Are directory links worth it for SEO? Yes, if the directories are reputable, relevant and consistent. Core platforms, local directories, trade bodies and industry-specific listings can support local SEO. Random directories with no standards are usually a waste of time. Directory links should confirm your business details and relevance, not be treated as a magic ranking button.
How do I get a link from a local newspaper? Give them a real story, not a sales pitch. Local journalists care about jobs, community projects, warnings, useful data, events, milestones and expert comments on timely issues. Keep your email short, explain why readers would care, include a quote and offer photos. If the story is useful, your chances improve massively.

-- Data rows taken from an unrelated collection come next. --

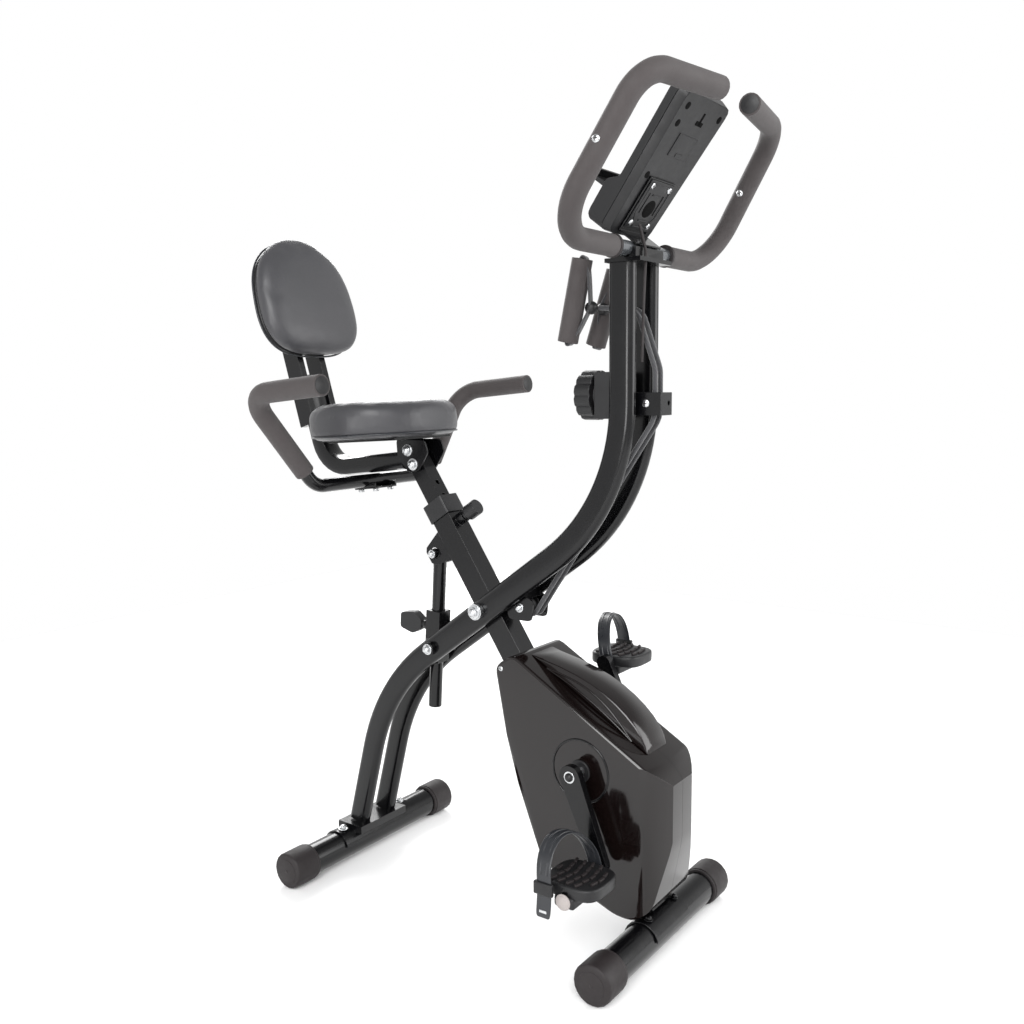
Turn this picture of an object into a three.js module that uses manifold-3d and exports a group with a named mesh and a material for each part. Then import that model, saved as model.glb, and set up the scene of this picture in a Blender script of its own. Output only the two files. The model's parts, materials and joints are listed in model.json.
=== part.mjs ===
// A folding exercise bike: a curved rear frame with the handlebar, crossed at a pivot by a straight
// front frame that carries the seat, the cranks and the flywheel housing.
// Millimetres. +X is the way the rider faces, +Y is the rider's left and +Z is up.
import * as THREE from 'three';
import { mergeVertices } from 'three/addons/utils/BufferGeometryUtils.js';
import Module from 'manifold-3d';

const wasm = await Module();
wasm.setup();

// ---- Driving dimensions -------------------------------------------------------------------------

const gap = 0.3; // between pieces that rest on each other
const running = 0.6; // round a shaft or a slide that moves

const wheelbase = 584; // between the two stabilisers
const stabiliserRadius = 25;
const capRadius = 30; // the rubber caps stand on the floor
const rearStabiliserLength = 400;
const frontStabiliserLength = 380;
const capLength = 46;
const capWall = 3;
const roundSides = 20; // of the stabilisers and what fits round them

const pivotX = 286; // the bolt that the two frames fold about
const pivotZ = 478;
const mainBoltRadius = 6;
const strutBoltRadius = 5;
const uprightSpacing = 65; // between the middles of the two curved tubes
const uprightWidth = 20; // flat oval tube, across the bike
const uprightDepth = 40; // flat oval tube, in its plane
const tubeWall = 2;
const uprightFootX = 6;
const uprightKneeX = 75;
const uprightKneeZ = 319;
const uprightKneeRadius = 340;
const uprightBendX = 538;
const uprightBendZ = 658;
const uprightBendRadius = 285;

const handlebarZ = 1013; // the straight cross tube of the handlebar
const handlebarX = 546;
const handlebarRadius = 11;
const gripRadius = 15;
const gripStart = 77; // half of the bare length in the middle
const hornHalfWidth = 221;
const hornTopX = 660;
const hornTopHalfWidth = 200;
const hornTopZ = 1195;
const hornTipX = 684;
const hornTipY = 47;
const hornTipZ = 1197;

const mainTube = 38; // square tube of the front frame
const mainTubeTop = 178; // above the pivot, along the tube
const postSize = 28; // square seat post
const postTop = 312;
const postBottom = 60;
const pinHeight = 150; // the seat post's pull pin, above the pivot

const crankX = 489;
const crankZ = 269;
const crankLength = 130;
const crankAngle = -1.176; // radians from +X, of the right crank
const crankInner = 84; // inner face of the crank arm, from the middle plane
const crankThickness = 12;
const housingHalfWidth = 65;
const housingWall = 2.5;
const finHalfWidth = 30;

const flywheelX = 525;
const flywheelZ = 178;
const flywheelRadius = 72;
const flywheelThickness = 20;
const flywheelInner = 24;
const pulleyRadius = 62;
const smallPulleyRadius = 14;
const beltY = -46; // the belt's middle plane
const beltWidth = 9;

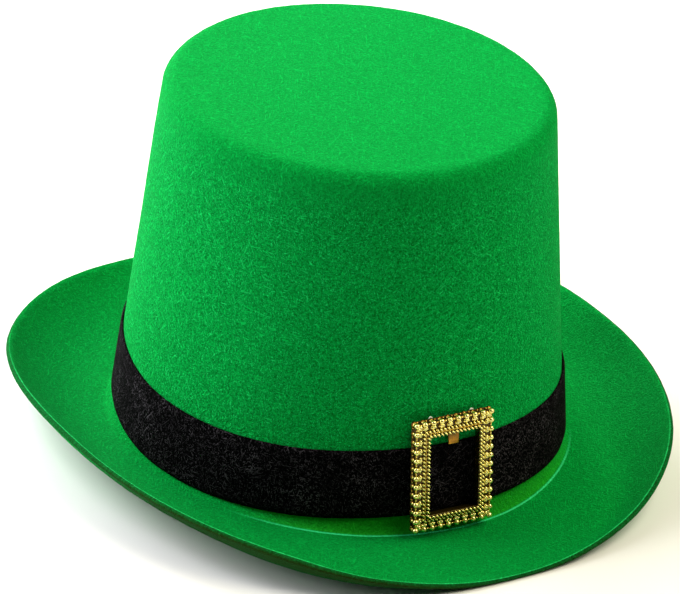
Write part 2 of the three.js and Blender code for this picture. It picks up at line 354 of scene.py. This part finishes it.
# Directions that the fibres lie in, spread evenly, as turns of the x axis.
fibre_lies = ((0, 0, 1.02), (0, 0, -1.02), (0, -0.55, 0), (0, 0.55, 0), (0, -1.02, 1.57), (0, 1.02, 1.57))


def matted_fibres(kit, length, width, warp, low, high):
    """Short fibres matted in all directions, each lie shifted: 1 along each fibre and 0 between them."""
    place = kit.node("TexCoord", None, None, "Object")
    swirl = kit.node("TexNoise", {"noise_dimensions": "3D"}, {"Vector": place, "Scale": 1 / (length * 2),
                                                              "Detail": 1}, "Color")
    swirl = kit.node("VectorMath", {"operation": "SUBTRACT"}, {0: swirl, 1: (0.5, 0.5, 0.5)})
    bent = kit.node("VectorMath", {"operation": "MULTIPLY_ADD"}, {0: swirl, 1: (warp, warp, warp), 2: place})
    best = None
    for turn in fibre_lies:
        drawn = kit.node("Mapping", {"vector_type": "TEXTURE"}, {
            "Vector": bent, "Rotation": turn, "Scale": (length, width, width),
            "Location": (turn[1] * 0.3, turn[2] * 0.2, turn[1] * 0.1)})
        line = kit.node("TexNoise", None, {"Vector": drawn, "Scale": 1, "Detail": 1}).step(low, high)
        best = line if best is None else kit.maths("MAXIMUM", best, line)
    return best


felt_material, kit = new_material("green_felt")
fibres = matted_fibres(kit, length=0.0042, width=0.00075, warp=0.0015, low=0.57, high=0.76)
place = kit.node("TexCoord", None, None, "Object")
clumps = kit.node("TexNoise", None, {"Vector": place, "Scale": 850, "Detail": 3, "Roughness": 0.7})
nap = fibres * 0.6 + clumps.step(0.3, 0.7) * 0.4

# Colours of the felt. Where there are two, the first lies between the fibres and the second on them. Those of
# the foot, cut edge, strip under it and brim front are painted shade; those of the crease and lip are painted
# highlights.
felt_colours = (0.0003, 0.13, 0.0135, 1), (0.0015, 0.485, 0.067, 1)
foot_shade_colours = (0.004, 0.20, 0.006, 1), (0.016, 0.44, 0.02, 1)
cut_shade_colours = (0.004, 0.03, 0.002, 1), (0.005, 0.2, 0.035, 1)
under_shade_colours = (0.012, 0.014, 0.001, 1), (0.02, 0.05, 0.003, 1)
strand_colour = (0.02, 0.80, 0.18, 1)
painted_brim_shade = (0.001, 0.02, 0.001, 1)
crease_highlight_colour = (0.05, 0.9, 0.34, 1)
lip_highlight_colour = (0.03, 0.75, 0.20, 1)

# Rows of the mesh where the felt differs: the hairier crown wall, the cut edge painted dark as shade with a
# painted highlight along its upper lip, the strip under that edge painted darker as shade, the brim whose
# front is painted darker as shade, a painted highlight along the crease, and the smoother foot between that
# line and the band, painted yellower as shade.
upper_rows = brim_rows + flat_rows + crease_rows + foot_rows + wall_rows + edge_rows + 1
cut_row = top_rows // 2 + upper_rows // 2
lip_row = cut_row + len(rim_shares) - 1
crease_row = lip_row + brim_rows + flat_rows
band_row = crease_row + crease_rows + foot_rows
shoulder_row = band_row + wall_rows
row = kit.node("Attribute", {"attribute_name": "row"}, None, "Fac")


def on_rows(start, full, last, end):
    """1 on the rows from full to last, falling to 0 at start and at end."""
    return row.step(start, full) * row.step(end, last)


wall = on_rows(band_row, band_row + 6, shoulder_row - 8, shoulder_row + 2)
foot = on_rows(crease_row + 1.5, crease_row + 2.5, band_row, band_row + 1)
crease = on_rows(crease_row, crease_row + 0.7, crease_row + 1.2, crease_row + 2)
brim = on_rows(lip_row, lip_row + 1, crease_row, crease_row + 1)
lip = on_rows(lip_row - 1.6, lip_row - 1, lip_row, lip_row + 0.2)
cut = on_rows(cut_row - 1, cut_row, lip_row - 1.5, lip_row - 1)
under = on_rows(cut_row - 8, cut_row - 2, cut_row, cut_row + 4)

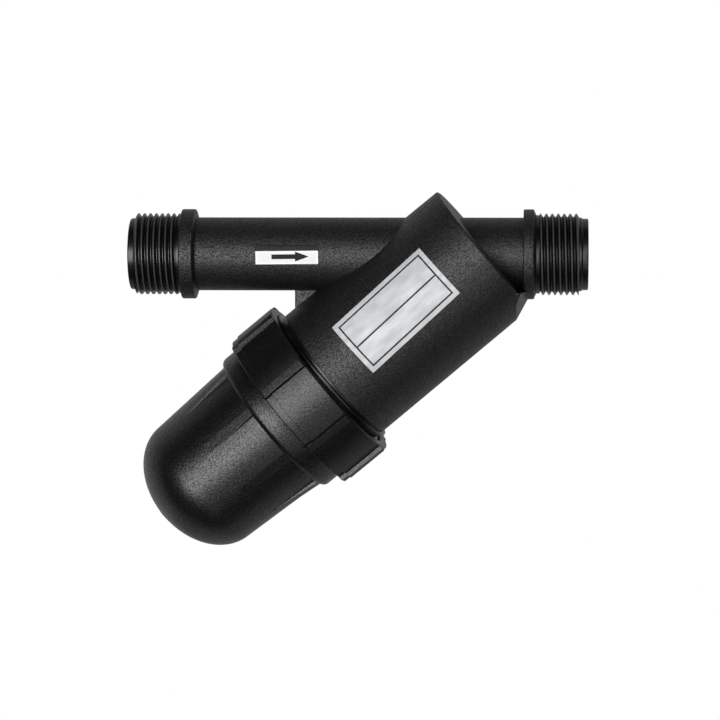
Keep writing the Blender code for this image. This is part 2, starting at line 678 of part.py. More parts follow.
def make_rating_label(frame, material):
    """The foil label, bent round the barrel and turned a little from its axis."""
    bm = bmesh.new()
    layers = []
    for height in (LABEL_GAP, LABEL_GAP + LABEL_THICKNESS):
        rows = []
        for column in (-0.5, 0.5):
            row = []
            for step in range(LABEL_STEPS + 1):
                p = column * LABEL_LENGTH
                q = (step / LABEL_STEPS - 0.5) * LABEL_WIDTH
                along = LABEL_MIDDLE + p * cos(LABEL_TILT) + q * sin(LABEL_TILT)
                radius = barrel_radius(along) + height
                around = (q * cos(LABEL_TILT) - p * sin(LABEL_TILT)) / radius
                angle = LABEL_TURN + around
                row.append(bm.verts.new((radius * cos(angle), radius * sin(angle), along)))
            rows.append(row)
        layers.append(rows)
    (low_left, low_right), (high_left, high_right) = layers
    strips = ((low_left, low_right), (high_left, high_right))
    sides = ((low_left, high_left), (low_right, high_right))
    for first, second in strips + sides:
        for step in range(LABEL_STEPS):
            bm.faces.new((first[step], first[step + 1], second[step + 1], second[step]))
    for step in (0, LABEL_STEPS):
        bm.faces.new((low_left[step], low_right[step], high_right[step], high_left[step]))
    return add_object("rating_label", bm, frame, material)


def make_arrow_label(material):
    """The white flow-arrow sticker on the pad's lower part."""
    start = PAD_START + (PAD_LENGTH - STICKER_LENGTH) / 2
    low = PAD_RISE - PAD_HEIGHT / 2 + STICKER_MARGIN
    outer = -(PAD_FACE + LABEL_GAP + LABEL_THICKNESS)
    return box(
        "flow_arrow_label", (start, outer, low),
        (start + STICKER_LENGTH, outer + LABEL_THICKNESS, low + STICKER_HEIGHT),
        None, material,
    )


def main():
    remove_startup_objects()
    black = principled("black_polypropylene", (0.018, 0.018, 0.019), 0.42)
    cap_black = principled("cap_polypropylene", (0.016, 0.016, 0.017), 0.38)
    grey = principled("cartridge_polypropylene", (0.05, 0.05, 0.052), 0.45)
    red = principled("disc_polypropylene", (0.42, 0.03, 0.02), 0.4)
    rubber = principled("seal_rubber", (0.012, 0.012, 0.012), 0.6)
    foil = principled("silver_foil", (0.62, 0.63, 0.64), 0.35, 0.9)
    paper = principled("white_film", (0.85, 0.85, 0.84), 0.45)

    forward = Vector((-cos(BARREL_SLANT), 0.0, -sin(BARREL_SLANT)))
    upward = Vector((-sin(BARREL_SLANT), 0.0, cos(BARREL_SLANT)))
    run_frame = axis_frame("run_axis", Vector((0, 0, 0)), Vector((1, 0, 0)))
    barrel_frame = axis_frame("barrel_axis", Vector((CROSSING, 0, 0)), forward)

    make_housing(run_frame, barrel_frame, forward, upward, black)
    make_cap(barrel_frame, cap_black)
    make_seals(barrel_frame, rubber)
    make_spine(barrel_frame, grey)
    make_discs(barrel_frame, red)
    make_clamp(barrel_frame, grey)
    make_rating_label(barrel_frame, foil)
    make_arrow_label(paper)


if __name__ == "__main__":
    main()
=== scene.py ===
"""Looks of the inline Y-type disc filter, laid out as a Blender add-on and run as a script.

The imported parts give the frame: +X runs along the pipe with the flow, +Z is up, and the
origin is the centre of the inlet's end face. Every piece is modelled on its own axis,
which is the pipe's or the barrel's, and then laid in the frame with its place in its mesh.
"""
from math import acos, atan, ceil, cos, pi, radians, sin, tan

import bpy
from bpy.props import FloatProperty, FloatVectorProperty, IntProperty, PointerProperty
from bpy.types import Operator, Panel, PropertyGroup
from mathutils import Matrix, Vector


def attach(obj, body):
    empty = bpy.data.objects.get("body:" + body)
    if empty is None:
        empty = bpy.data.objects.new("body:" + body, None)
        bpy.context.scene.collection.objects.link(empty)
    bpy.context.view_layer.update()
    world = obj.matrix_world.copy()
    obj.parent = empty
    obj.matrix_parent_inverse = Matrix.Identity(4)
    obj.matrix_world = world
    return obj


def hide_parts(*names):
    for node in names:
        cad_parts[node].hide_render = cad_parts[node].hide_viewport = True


bl_info = {
    "name": "Inline Disc Filter",
    "version": (1, 0, 0),
    "blender": (4, 5, 0),
    "location": "View3D > Sidebar > Disc Filter",
    "description": "Models a moulded Y-type disc filter with its screw cap, cartridge and labels",
    "category": "Add Mesh",
}

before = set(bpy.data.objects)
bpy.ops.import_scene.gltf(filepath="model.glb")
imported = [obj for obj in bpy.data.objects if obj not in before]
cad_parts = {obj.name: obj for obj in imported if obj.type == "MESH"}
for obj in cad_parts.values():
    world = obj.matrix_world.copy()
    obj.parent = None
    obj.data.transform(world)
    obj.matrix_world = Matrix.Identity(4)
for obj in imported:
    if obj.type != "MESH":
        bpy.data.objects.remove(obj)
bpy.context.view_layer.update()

MM = 0.001
WELD = 0.002 * MM            # points closer than this are one point
ON_PLANE = 0.0002 * MM       # points closer than this to a cutting plane lie on it
SMOOTH_ANGLE = radians(32)
PAST = 5.0 * MM              # how far a cutter runs past the face that it opens
RING = 4.0 * MM              # spacing of the rings along a long turned wall
SUNK = 1.0 * MM              # how far a web or grip reaches into the wall that it grows from
GAP = 0.3 * MM               # clearance between pieces that touch in the real filter
LAP = 0.2 * MM               # how far a thread laps the plain ring beside it
CORE_SINK = 0.4 * MM         # how far the plain core under a thread lies below its root
WIDE_TURN = 160              # steps of a full turn: barrel and cap
PIPE_TURN = 128              # pipe, bores, coarse threads and cap seal
SPIGOT_TURN = 96             # spigot threads and seat seal
DISC_TURN = 72               # discs, clamp plate and nut
SPINE_TURN = 64
STUD_TURN = 48               # stud and the nut's hole
CAMERA_PLACE = (0.16998, -1.29162, 0.08092)
CAMERA_TURN = (radians(84.5006), radians(0.1134), radians(3.3496))
LENS = 157.95                # millimetres, on a 36 mm sensor
LIT_POINT = Vector((0.093, 0.0, -0.045))    # the filter's middle, which the lamps face
WHITE = (1.0, 1.0, 1.0, 1.0)


def length(name, millimetres, description):
    """A length property, given in millimetres."""
    return FloatProperty(
        name=name, description=description, default=millimetres * MM, unit="LENGTH", precision=5,
    )


def angle(name, degrees, description):
    """An angle property, given in degrees."""
    return FloatProperty(
        name=name, description=description, default=radians(degrees), subtype="ANGLE",
    )


def share(name, value, description):
    """A plain number."""
    return FloatProperty(name=name, description=description, default=value, precision=4)


def count(name, value, description):
    """A whole number."""
    return IntProperty(name=name, description=description, default=value, min=1)


def colour(name, value, description):
    """A colour property with linear red, green and blue."""
    return FloatVectorProperty(
        name=name, description=description, default=value, subtype="COLOR", min=0.0, max=1.0,
    )


class RunPipeSizes(PropertyGroup):
    """Run pipe, spigots, flanges and the pad that carries the arrow."""

    total: length("Run length", 187.6, "From end face to end face")
    outside: length("Pipe radius", 15.0, "Outside of the plain pipe")
    bore: length("Bore radius", 12.0, "Inside of the pipe")
    lead: length("Lead radius", 14.6, "Plain ring in front of each thread")
    lead_length: length("Lead length", 2.3, "Length of that ring")
    lead_round: length("Lead rounding", 0.55, "Rounding of its outer edge")
    outlet_step: length("Outlet step", 1.5, "Plain step between the outlet's thread and lead")
    crest: length("Thread crest", 16.7, "Outside radius of the spigot threads")
    root: length("Thread root", 15.25, "Radius between the thread's ridges")
    pitch: length("Thread pitch", 2.43, "From ridge to ridge")
    inlet_ridge: length("First inlet ridge", 3.1, "First ridge along the top of the inlet spigot")
    outlet_ridge: length("First outlet ridge", 168.08, "The same on the outlet spigot")
    flange_face: length("Flange face", 21.2, "From each end to its flange")
    flange: length("Flange radius", 18.4, "Outside of the flanges")
    flange_lean: length("Flange lean", 1.0, "How far the flange's end face leans")
    flange_round: length("Flange rounding", 0.55, "Rounding of the flange's rim")
    inlet_flange: length("Inlet flange width", 6.5, "Along the pipe")
    outlet_flange: length("Outlet flange width", 5.2, "Along the pipe")
    runout: length("Run-out radius", 16.05, "Plain ring between thread and flange")
    runout_length: length("Run-out length", 1.5, "Length of that ring")
    pad_start: length("Pad start", 52.5, "Start of the arrow pad along the pipe")
    pad_length: length("Pad length", 25.7, "Along the pipe")
    pad_height: length("Pad height", 8.2, "Across the pipe")
    pad_rise: length("Pad rise", 0.5, "The pad's middle above the pipe's axis")
    pad_face: length("Pad face", 15.2, "The pad's flat face from the pipe's axis")
    pad_slope: length("Pad slope", 2.4, "Height of the pad's sloped upper part")
    pad_fall: length("Pad fall", 0.6, "How far that part falls back at its top")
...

What is the difference between a natural link and a paid link? A natural link is given because another website genuinely wants to reference your business, content, product or expertise. A paid link is placed because money changed hands specifically for the link. Sponsorships and advertising can be legitimate, but paying purely to manipulate rankings is risky and can breach Google’s spam policies.
Can I build backlinks myself without an SEO agency? Yes, especially at local level. You can claim good directories, ask suppliers for listings, pitch local stories and create useful guides yourself. The hard part is knowing which links are worth pursuing and which ones to avoid. If you are short on time or unsure, getting professional help can prevent expensive mistakes.
How long does backlink building take to work? Expect months, not days. Some links may be found by Google quickly, but rankings usually move after links combine with better pages, stronger local signals and technical fixes. For local businesses, early signs can appear within a few months, but meaningful authority building is usually an ongoing job rather than a one-off task.